**GIVEN REQUEST:** Which lines hold the string "context"? Copy every one of them.
start
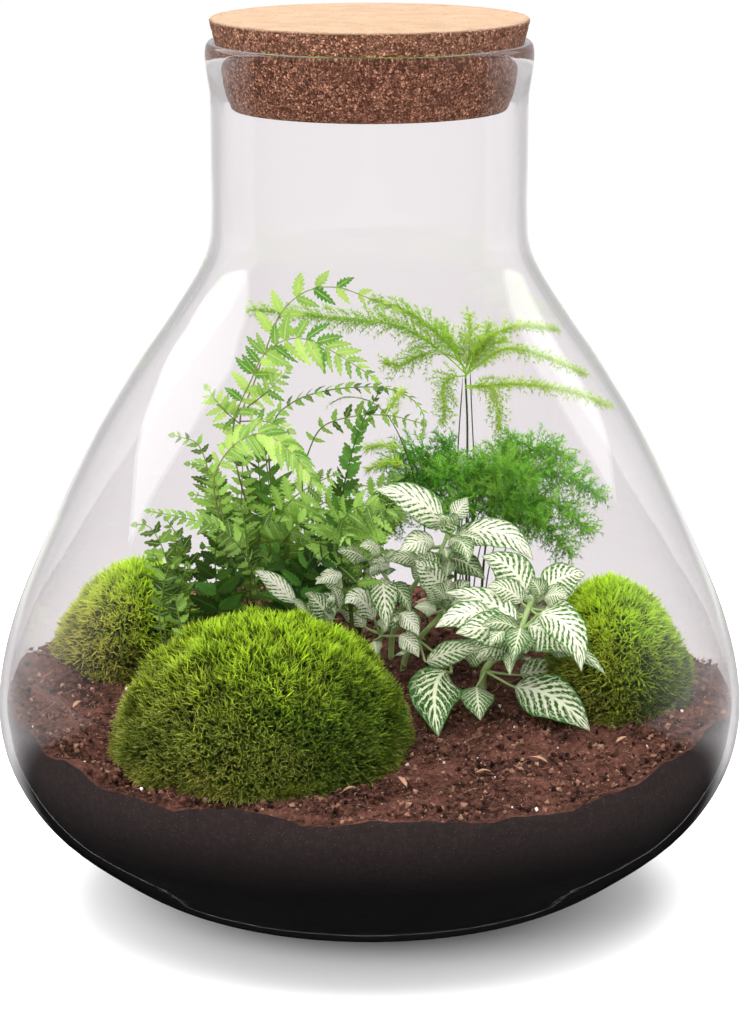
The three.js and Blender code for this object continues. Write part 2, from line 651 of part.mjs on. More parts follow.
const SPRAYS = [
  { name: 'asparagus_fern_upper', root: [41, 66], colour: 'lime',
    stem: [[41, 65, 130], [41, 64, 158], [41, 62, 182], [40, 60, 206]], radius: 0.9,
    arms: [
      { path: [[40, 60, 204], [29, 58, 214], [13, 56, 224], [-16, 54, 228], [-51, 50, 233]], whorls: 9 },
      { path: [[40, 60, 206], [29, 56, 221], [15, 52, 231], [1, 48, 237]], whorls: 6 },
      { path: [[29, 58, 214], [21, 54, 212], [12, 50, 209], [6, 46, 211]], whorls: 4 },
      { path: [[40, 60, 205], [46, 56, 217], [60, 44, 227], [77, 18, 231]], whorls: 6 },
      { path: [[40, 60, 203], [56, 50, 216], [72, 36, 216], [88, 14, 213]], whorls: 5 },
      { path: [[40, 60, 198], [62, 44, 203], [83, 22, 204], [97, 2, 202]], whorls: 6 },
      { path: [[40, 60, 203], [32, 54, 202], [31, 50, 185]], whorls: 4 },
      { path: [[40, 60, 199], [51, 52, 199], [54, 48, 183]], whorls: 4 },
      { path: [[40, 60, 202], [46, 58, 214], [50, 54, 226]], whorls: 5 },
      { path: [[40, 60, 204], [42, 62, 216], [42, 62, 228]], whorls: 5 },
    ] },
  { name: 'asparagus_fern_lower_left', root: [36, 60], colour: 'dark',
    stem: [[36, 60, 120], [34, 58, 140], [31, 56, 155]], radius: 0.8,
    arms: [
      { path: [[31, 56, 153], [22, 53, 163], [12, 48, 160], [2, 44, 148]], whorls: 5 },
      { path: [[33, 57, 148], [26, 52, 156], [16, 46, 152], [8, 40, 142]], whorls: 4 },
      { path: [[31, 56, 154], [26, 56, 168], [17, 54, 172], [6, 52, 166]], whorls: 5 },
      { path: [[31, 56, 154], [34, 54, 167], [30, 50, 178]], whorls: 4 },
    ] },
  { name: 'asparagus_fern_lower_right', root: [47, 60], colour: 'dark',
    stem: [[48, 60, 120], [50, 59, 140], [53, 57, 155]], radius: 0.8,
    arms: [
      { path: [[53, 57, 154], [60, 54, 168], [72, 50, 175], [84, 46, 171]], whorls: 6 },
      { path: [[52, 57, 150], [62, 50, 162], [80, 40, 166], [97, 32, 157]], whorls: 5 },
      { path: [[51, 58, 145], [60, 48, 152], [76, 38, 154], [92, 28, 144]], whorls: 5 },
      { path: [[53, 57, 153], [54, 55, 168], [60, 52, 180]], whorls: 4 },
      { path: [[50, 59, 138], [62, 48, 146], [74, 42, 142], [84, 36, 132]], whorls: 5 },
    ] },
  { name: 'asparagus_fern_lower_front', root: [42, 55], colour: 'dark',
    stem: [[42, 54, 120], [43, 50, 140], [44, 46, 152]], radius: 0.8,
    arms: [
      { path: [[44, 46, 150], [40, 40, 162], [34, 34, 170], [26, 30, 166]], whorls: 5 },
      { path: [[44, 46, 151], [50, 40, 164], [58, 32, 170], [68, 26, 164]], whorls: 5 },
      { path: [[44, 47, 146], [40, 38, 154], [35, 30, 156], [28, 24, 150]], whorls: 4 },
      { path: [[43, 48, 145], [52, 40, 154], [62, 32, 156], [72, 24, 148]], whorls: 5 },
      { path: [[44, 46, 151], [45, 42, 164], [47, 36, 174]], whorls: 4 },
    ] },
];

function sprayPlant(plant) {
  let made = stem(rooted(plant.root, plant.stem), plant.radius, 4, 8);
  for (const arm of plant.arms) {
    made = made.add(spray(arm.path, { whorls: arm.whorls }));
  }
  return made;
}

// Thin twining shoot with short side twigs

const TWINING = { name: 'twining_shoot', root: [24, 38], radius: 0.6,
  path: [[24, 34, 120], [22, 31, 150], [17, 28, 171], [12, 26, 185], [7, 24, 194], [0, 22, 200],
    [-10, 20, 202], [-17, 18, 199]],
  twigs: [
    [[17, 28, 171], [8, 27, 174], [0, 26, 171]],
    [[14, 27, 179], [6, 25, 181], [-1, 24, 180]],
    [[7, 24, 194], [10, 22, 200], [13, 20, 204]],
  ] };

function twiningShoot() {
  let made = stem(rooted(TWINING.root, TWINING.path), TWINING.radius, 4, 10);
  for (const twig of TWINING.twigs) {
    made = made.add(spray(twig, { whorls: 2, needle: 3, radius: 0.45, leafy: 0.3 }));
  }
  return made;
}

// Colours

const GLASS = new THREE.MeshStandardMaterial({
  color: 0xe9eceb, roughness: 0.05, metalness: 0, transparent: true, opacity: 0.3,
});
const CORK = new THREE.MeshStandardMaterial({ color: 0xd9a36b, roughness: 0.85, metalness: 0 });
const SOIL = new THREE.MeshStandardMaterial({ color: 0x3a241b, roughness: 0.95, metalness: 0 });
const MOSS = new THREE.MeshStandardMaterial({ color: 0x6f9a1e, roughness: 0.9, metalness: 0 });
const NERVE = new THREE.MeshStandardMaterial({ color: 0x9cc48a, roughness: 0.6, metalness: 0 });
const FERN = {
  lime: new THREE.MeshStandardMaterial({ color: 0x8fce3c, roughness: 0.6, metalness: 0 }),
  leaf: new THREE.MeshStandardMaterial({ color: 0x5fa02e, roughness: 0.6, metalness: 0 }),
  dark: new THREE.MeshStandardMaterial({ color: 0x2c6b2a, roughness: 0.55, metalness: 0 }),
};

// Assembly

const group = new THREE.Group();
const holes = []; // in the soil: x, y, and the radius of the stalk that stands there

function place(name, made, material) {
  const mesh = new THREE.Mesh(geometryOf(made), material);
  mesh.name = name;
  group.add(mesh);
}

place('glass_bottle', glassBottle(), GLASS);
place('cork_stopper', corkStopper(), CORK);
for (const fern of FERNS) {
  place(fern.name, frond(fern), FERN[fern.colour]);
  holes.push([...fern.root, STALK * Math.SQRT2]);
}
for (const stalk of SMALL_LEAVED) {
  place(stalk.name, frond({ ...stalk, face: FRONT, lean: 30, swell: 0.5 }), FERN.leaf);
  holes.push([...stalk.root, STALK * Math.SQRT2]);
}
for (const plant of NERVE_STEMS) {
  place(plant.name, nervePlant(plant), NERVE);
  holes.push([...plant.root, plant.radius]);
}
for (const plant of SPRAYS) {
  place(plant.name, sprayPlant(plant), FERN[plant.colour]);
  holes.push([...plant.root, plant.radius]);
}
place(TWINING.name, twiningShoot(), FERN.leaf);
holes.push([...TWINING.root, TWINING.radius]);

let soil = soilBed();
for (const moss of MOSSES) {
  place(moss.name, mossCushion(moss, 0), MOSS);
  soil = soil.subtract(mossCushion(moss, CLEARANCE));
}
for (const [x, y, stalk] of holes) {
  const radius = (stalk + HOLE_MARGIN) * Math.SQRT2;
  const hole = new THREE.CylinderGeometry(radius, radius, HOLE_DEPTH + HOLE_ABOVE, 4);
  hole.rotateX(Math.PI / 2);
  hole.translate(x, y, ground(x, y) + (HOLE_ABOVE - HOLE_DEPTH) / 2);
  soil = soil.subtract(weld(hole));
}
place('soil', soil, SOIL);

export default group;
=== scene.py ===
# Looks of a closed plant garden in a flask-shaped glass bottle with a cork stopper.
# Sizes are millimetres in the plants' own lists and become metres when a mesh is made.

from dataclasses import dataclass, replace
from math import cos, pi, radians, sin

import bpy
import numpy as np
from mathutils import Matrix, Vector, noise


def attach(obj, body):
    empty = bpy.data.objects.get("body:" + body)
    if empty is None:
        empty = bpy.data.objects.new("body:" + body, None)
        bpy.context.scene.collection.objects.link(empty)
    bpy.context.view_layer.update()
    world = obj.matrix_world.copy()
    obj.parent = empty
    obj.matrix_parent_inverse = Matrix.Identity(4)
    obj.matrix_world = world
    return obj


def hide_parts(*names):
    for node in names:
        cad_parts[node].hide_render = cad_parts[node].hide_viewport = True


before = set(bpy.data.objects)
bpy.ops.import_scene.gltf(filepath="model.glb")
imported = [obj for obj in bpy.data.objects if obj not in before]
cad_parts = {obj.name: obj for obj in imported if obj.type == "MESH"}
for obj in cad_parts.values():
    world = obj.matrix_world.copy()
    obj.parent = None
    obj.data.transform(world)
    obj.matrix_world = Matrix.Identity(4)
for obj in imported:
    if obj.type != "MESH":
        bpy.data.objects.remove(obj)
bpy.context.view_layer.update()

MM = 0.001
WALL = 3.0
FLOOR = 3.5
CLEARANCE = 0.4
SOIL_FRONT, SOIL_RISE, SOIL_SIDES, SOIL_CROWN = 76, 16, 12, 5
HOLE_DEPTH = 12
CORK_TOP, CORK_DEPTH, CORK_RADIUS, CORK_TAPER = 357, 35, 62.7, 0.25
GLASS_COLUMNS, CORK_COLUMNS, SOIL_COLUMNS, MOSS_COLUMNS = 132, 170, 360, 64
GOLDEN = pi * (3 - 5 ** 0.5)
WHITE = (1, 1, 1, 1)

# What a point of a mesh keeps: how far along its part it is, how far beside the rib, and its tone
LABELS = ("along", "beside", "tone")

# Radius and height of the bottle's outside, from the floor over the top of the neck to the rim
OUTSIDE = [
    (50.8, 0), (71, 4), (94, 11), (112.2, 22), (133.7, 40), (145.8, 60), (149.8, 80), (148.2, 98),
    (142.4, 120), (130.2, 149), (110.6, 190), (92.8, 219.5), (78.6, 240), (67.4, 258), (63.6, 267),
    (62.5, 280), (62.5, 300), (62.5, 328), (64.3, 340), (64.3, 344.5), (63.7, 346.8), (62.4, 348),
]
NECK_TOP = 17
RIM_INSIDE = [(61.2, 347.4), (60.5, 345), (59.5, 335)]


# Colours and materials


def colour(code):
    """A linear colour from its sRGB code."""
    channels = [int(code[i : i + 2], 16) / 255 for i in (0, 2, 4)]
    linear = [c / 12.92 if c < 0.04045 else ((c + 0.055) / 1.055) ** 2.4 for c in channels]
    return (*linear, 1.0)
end
**RESULT:**
        bpy.context.scene.collection.objects.link(empty)
    bpy.context.view_layer.update()
bpy.context.view_layer.update()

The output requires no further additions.